The film began production during March 2016 with the first schedule held in Pazhani. The title of the film, Sangili Bungili Kadhava Thorae (name of a song from Kanchana) was also unveiled during the first schedule. Actors Jai and Akshara Gowda appeared in cameo roles as a NRI couple in the film, and shot for the film during the first week of the shoot.

== Soundtrack ==
The soundtrack was composed by Vishal Chandrasekhar, while the film's audio rights are secured by Sony Music.
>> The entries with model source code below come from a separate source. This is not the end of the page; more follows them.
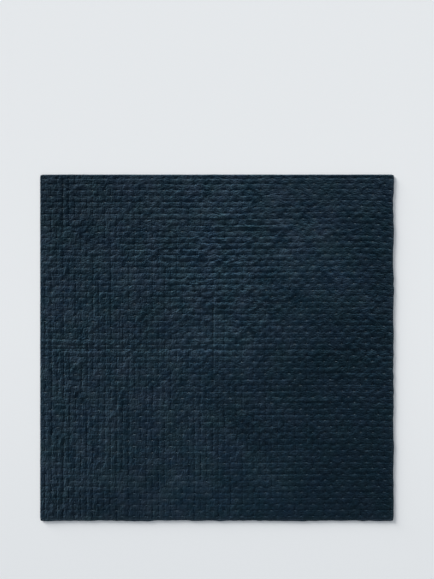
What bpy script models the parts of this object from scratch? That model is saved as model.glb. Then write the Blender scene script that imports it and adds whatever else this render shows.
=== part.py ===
"""A velvet quilt tacked in a chessboard lattice, spread out flat.

Face cloth, wadding and backing are held together by short tacks, so the quilt is one
filled solid: a dimple at each tack, a puff between each four of them, a soft roll along
the turned-in edge, drawn-in sides and a flat underside.

+X runs across the quilt, +Y towards its head end and +Z up. The origin is on the
surface that the quilt lies on, under its middle.
"""

import math
from collections import namedtuple

import bmesh
import bpy
from mathutils import Vector, noise

# Plan, in metres
WIDTH = 2.50
LENGTH = 2.45
COLUMNS = 59
ROWS = 58
COLUMN_PITCH = 0.0420
ROW_PITCH = 0.0417
LEFT_MARGIN = 0.037
HEAD_MARGIN = 0.032

# Loft, in metres above the surface that the quilt lies on
TACK_HEIGHT = 0.0060
PUFF_HEIGHT = 0.0145
PUFF_UNEVENNESS = 0.0018
UNEVENNESS_SPAN = 0.16

# The edge, from the crest of its roll down to the rim of the flat underside
Ring = namedtuple("Ring", "name inset height corner_pull")
EDGE_RINGS = (
    Ring("roll", 0.0140, 0.0120, 0.0010),
    Ring("shoulder", 0.0030, 0.0092, 0.0030),
    Ring("nose", 0.0000, 0.0050, 0.0040),
    Ring("rim", 0.0045, 0.0000, 0.0030),
)

# How far each side wavers in and out along its run
Waver = namedtuple("Waver", "side amplitude waves phase")
EDGE_WAVERS = (
    Waver("left", 0.0014, 5.0, 0.4),
    Waver("right", 0.0018, 6.5, 2.1),
    Waver("head", 0.0012, 7.0, 1.2),
    Waver("foot", 0.0016, 4.5, 3.0),
)

# How far the lattice drifts off its straight lines, from the middle of the quilt outwards
Drift = namedtuple("Drift", "along amplitude waves_x waves_y phase")
LATTICE_DRIFTS = (
    Drift("x", 0.0045, 0.55, 0.90, 0.6),
    Drift("x", 0.0025, 1.60, 1.10, 2.4),
    Drift("y", 0.0050, 0.60, 0.50, 1.1),
    Drift("y", 0.0025, 1.30, 1.70, 0.2),
)

# Folds pressed in while the quilt was put away, and creases left in the lie of the cloth
Crease = namedtuple("Crease", "name x0 y0 x1 y1 rise half_width")
CREASES = (
    Crease("middle_fold_lengthwise", -0.019, -1.20, -0.019, 1.20, 0.0022, 0.050),
    Crease("middle_fold_crosswise", -1.22, -0.008, 1.22, -0.008, 0.0018, 0.050),
    Crease("left_crosswise", -1.22, 0.035, -0.15, 0.010, 0.0020, 0.045),
    Crease("lower_left_lengthwise", -0.704, -0.780, -0.704, -0.520, 0.0026, 0.040),
    Crease("upper_left_lengthwise", -0.704, -0.020, -0.704, 0.165, 0.0022, 0.040),
    Crease("inner_left_lengthwise", -0.446, -0.400, -0.446, -0.140, 0.0024, 0.040),
    Crease("head_crosswise", -0.45, 0.930, 0.30, 0.905, 0.0020, 0.045),
    Crease("head_corner_slant", -1.16, 1.020, -0.95, 1.150, 0.0020, 0.045),
)

VELVET_COLOUR = (0.012, 0.026, 0.040, 1.0)
VELVET_ROUGHNESS = 0.85


def clear_scene():
    """Leave nothing in the scene but what this script makes."""
    for item in list(bpy.data.objects):
        bpy.data.objects.remove(item, do_unlink=True)


def velvet():
    """Dark navy cotton velvet."""
    material = bpy.data.materials.new("velvet")
    material.use_nodes = True
    shader = material.node_tree.nodes["Principled BSDF"]
    shader.inputs["Base Color"].default_value = VELVET_COLOUR
    shader.inputs["Roughness"].default_value = VELVET_ROUGHNESS
    shader.inputs["Metallic"].default_value = 0.0
    material.diffuse_color = VELVET_COLOUR
    return material


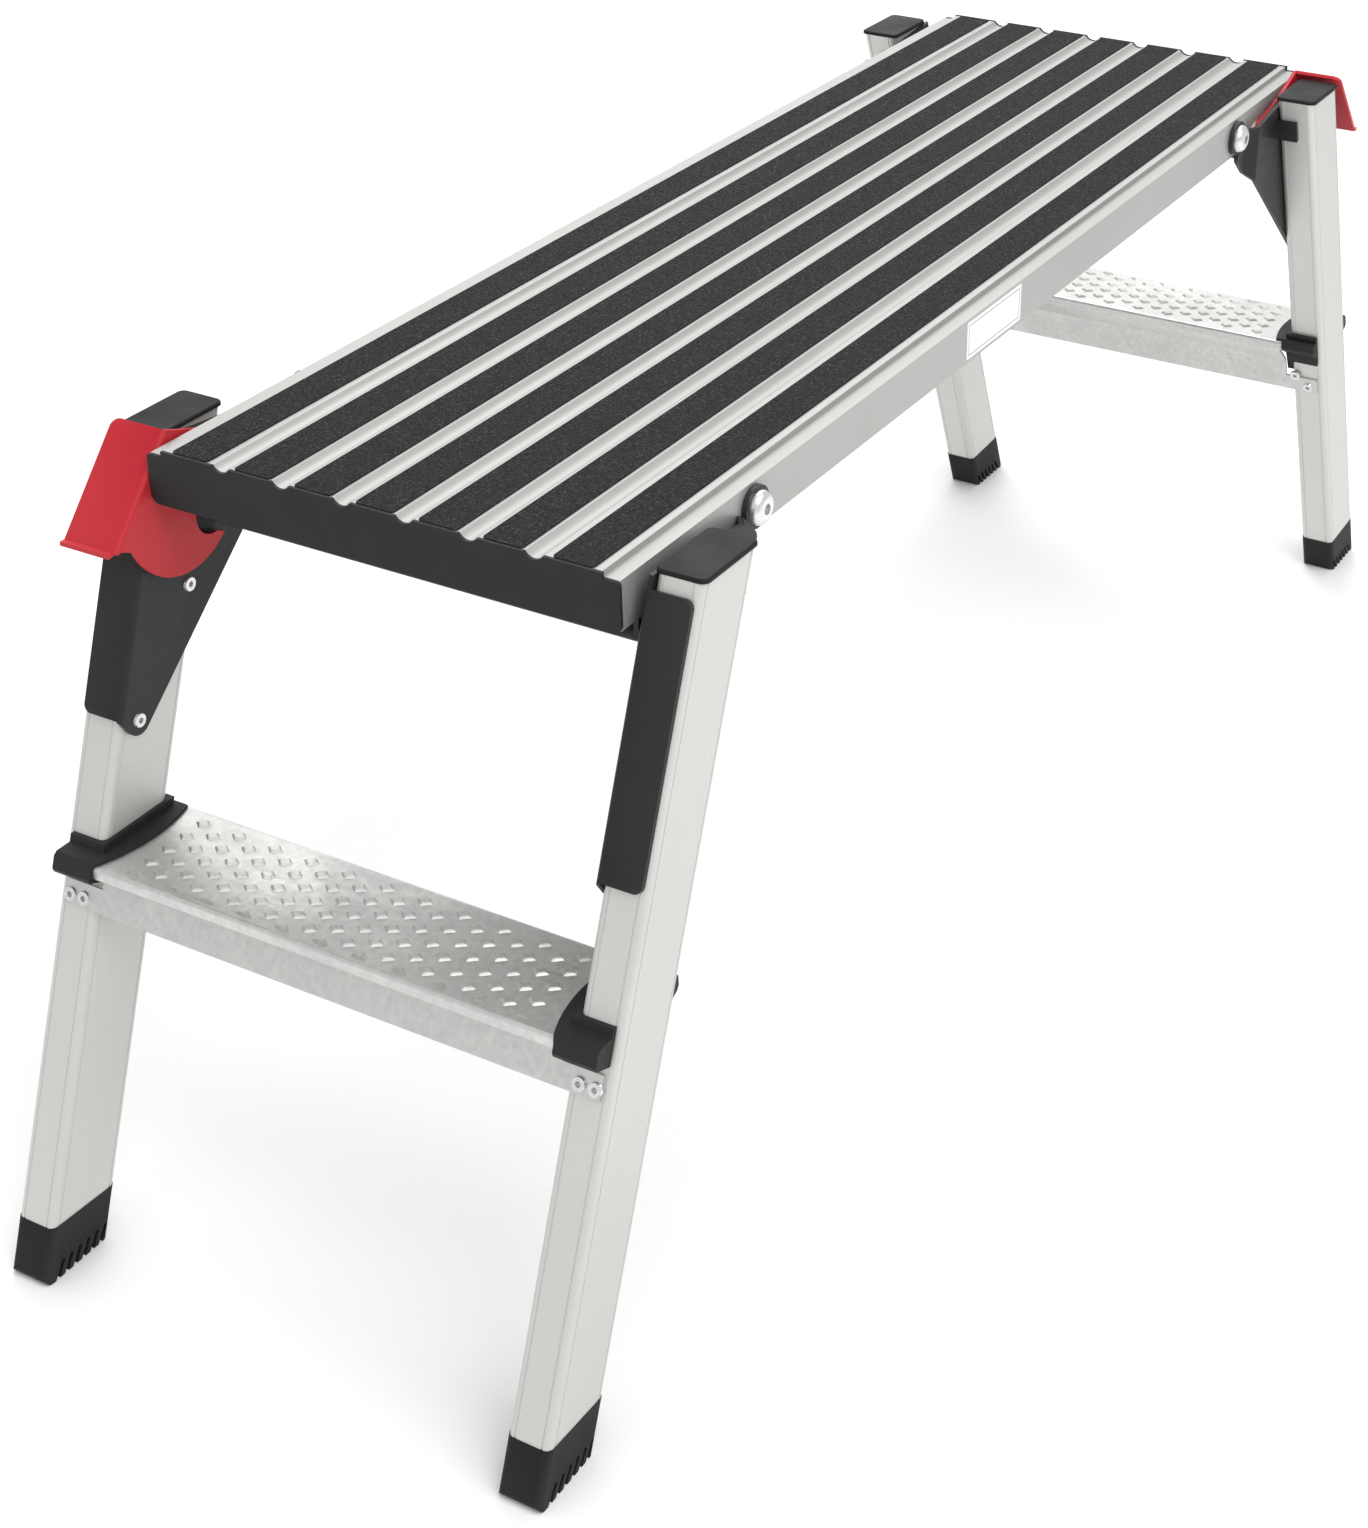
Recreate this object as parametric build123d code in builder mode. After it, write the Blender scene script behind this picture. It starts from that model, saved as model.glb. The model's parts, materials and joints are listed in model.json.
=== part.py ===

| No. | Title | Singers | Length |
|---|---|---|---|
| 1. | "Ek Gau Mein" | Silambarasan, M. M. Manasi | 4:19 |
| 2. | "Kattaduraikku" | Gangai Amaran | 3:51 |
| 3. | "Hai, En Kai Mela" | Anirudh Ravichander, Shakthisree Gopalan | 3:40 |
| 4. | "Govinda Govinda" | G. V. Prakash Kumar | 3:38 |
| 5. | "Sangili Bungili Kadhava Thorae" | Arunraja Kamaraj, Premgi Amaren | 2:50 |
| Total length: |  |  | 18:18 |

== Reception ==
M Suganth from The Times of India rated the film three out of five stars and wrote that "It is predictable fare, yes, and there isn’t much inventiveness both in terms of narrative and filmmaking, but there is a quiet confidence in how Ike narrates this tale and keeps us entertained". Srinivasa Ramanujam from The Hindu wrote that "There are more laughs than horror in SBKT. Director Ike seems to have taken a lot of effort in making this a ‘family story’, rather than concentrate on the ghost angle". Sowmya Rajendran from The News Minute wrote that "With its unoriginal humour and barely there fear factor, Sangili Bungili Kadhava Thorae is far from being a full bodied horror comedy. It's a ghost of the genre and a very pale one at that".